> EXERCISE GOAL
Return the lines exactly as they stand, from the first of the material through the line containing "if empty is".

[begin GIVEN MATERIAL]

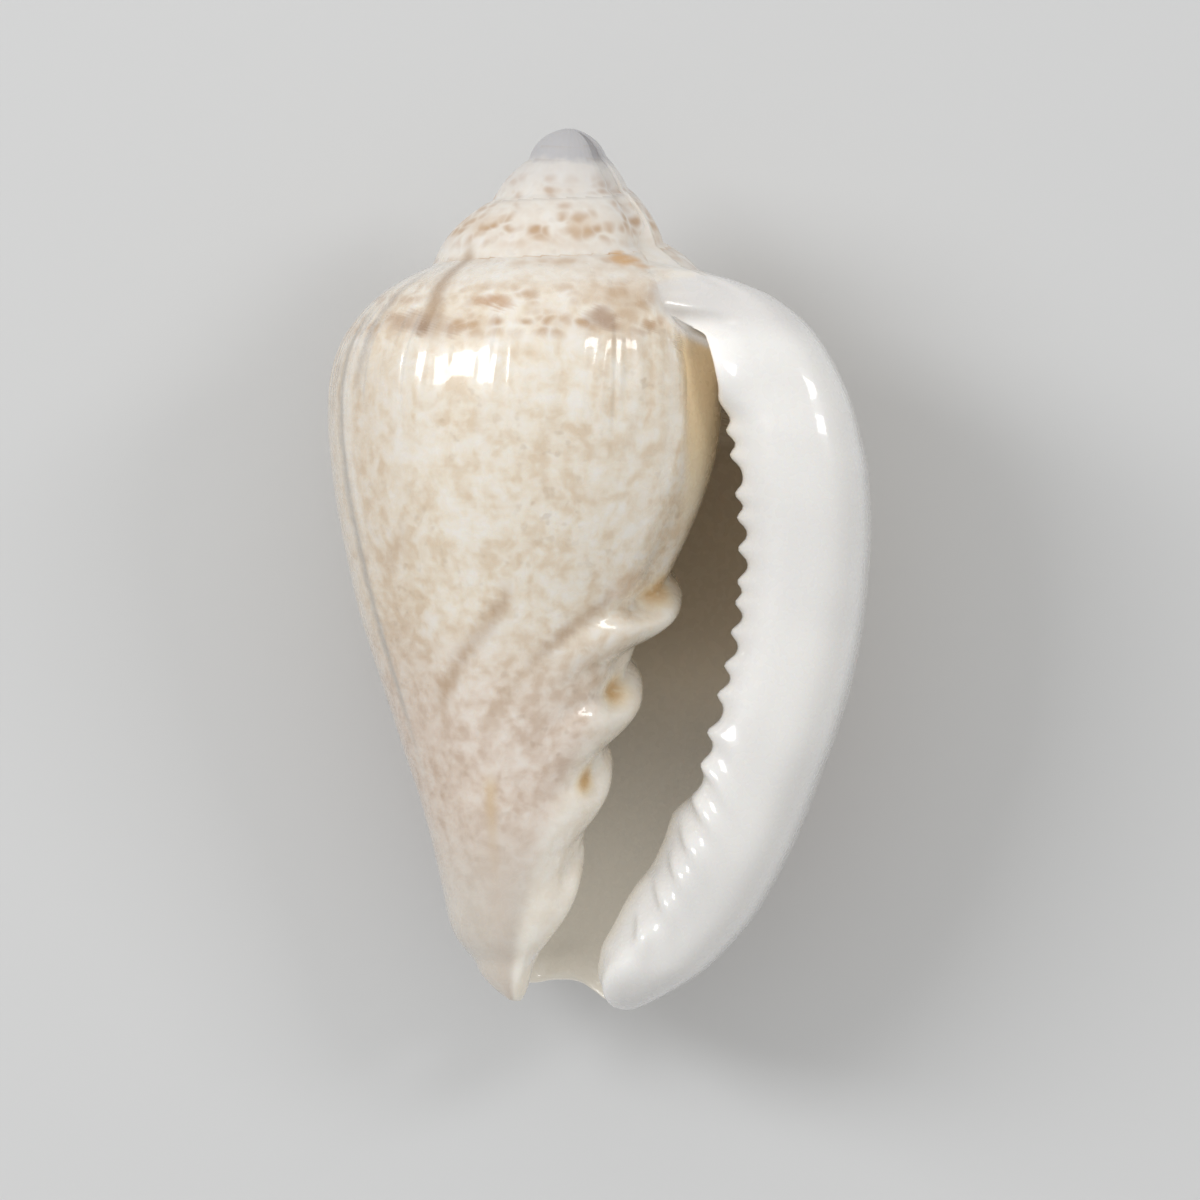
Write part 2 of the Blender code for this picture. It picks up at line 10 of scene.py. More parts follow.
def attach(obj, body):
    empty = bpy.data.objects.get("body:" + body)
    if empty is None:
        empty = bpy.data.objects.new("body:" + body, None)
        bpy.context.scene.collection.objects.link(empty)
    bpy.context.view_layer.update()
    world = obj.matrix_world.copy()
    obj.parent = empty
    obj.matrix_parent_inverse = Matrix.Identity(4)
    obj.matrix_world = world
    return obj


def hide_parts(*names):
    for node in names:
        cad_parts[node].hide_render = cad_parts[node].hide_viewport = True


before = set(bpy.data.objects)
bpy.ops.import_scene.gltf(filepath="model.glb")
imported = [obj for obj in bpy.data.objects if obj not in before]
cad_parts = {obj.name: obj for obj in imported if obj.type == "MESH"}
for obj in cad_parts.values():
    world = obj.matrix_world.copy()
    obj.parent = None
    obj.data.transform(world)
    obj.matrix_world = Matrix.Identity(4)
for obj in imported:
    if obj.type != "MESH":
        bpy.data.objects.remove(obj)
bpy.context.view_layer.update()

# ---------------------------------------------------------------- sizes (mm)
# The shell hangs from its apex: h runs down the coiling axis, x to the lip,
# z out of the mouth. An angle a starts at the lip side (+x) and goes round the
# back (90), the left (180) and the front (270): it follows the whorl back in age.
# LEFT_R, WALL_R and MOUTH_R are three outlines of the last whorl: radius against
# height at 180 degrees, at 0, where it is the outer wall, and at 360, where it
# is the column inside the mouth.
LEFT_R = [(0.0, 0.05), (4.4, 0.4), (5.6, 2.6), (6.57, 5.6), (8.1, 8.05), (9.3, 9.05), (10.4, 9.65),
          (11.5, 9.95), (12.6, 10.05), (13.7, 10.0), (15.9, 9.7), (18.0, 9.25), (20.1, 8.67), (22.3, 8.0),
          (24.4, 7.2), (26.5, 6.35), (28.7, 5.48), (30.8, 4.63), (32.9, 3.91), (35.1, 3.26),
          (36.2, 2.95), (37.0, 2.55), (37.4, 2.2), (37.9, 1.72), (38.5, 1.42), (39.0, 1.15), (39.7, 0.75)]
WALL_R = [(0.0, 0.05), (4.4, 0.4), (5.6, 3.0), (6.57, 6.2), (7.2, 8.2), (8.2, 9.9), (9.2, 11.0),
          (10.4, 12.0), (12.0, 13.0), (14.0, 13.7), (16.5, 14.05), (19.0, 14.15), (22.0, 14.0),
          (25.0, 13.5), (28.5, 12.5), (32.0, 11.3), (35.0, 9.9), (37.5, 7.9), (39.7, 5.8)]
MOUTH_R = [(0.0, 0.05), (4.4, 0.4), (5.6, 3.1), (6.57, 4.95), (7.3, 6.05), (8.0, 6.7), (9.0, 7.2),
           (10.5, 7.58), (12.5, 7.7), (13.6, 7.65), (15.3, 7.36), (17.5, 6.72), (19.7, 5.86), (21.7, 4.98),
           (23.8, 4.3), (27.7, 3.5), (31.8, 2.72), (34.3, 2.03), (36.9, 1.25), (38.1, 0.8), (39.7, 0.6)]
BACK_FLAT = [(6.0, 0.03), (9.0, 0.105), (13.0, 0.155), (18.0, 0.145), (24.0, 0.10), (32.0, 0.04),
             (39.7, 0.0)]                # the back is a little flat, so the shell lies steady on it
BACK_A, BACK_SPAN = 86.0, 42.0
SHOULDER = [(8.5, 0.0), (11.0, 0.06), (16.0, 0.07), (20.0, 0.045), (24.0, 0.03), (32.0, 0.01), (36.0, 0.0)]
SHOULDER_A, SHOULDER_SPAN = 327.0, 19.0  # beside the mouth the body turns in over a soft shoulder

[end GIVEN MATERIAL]

> RESPONSE TO THE TASK
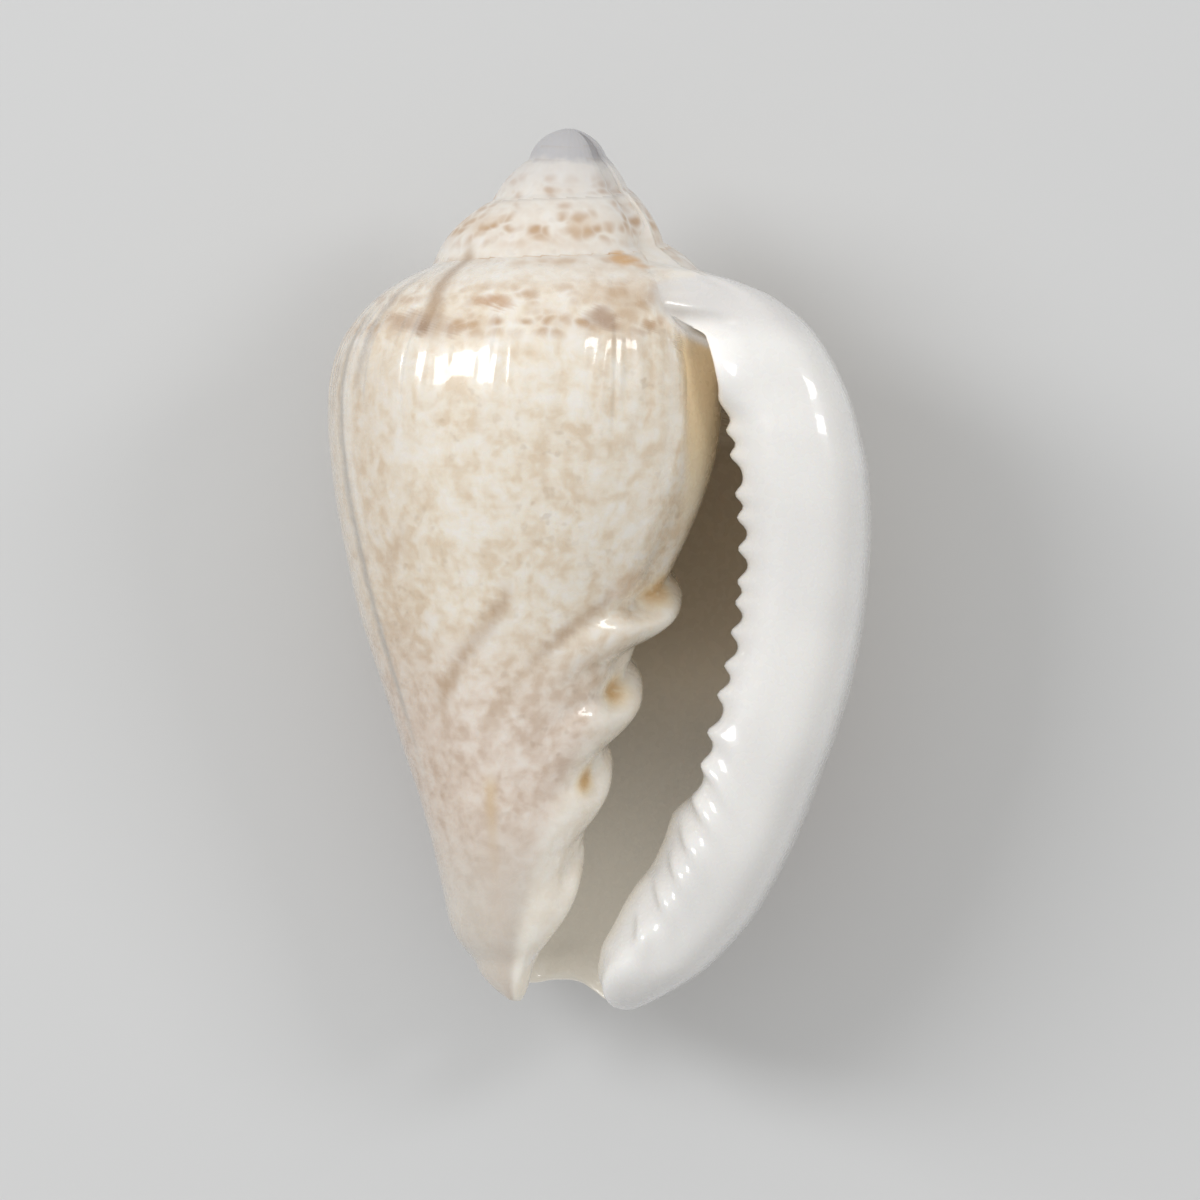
Write part 2 of the Blender code for this picture. It picks up at line 10 of scene.py. More parts follow.
def attach(obj, body):
    empty = bpy.data.objects.get("body:" + body)
    if empty is None:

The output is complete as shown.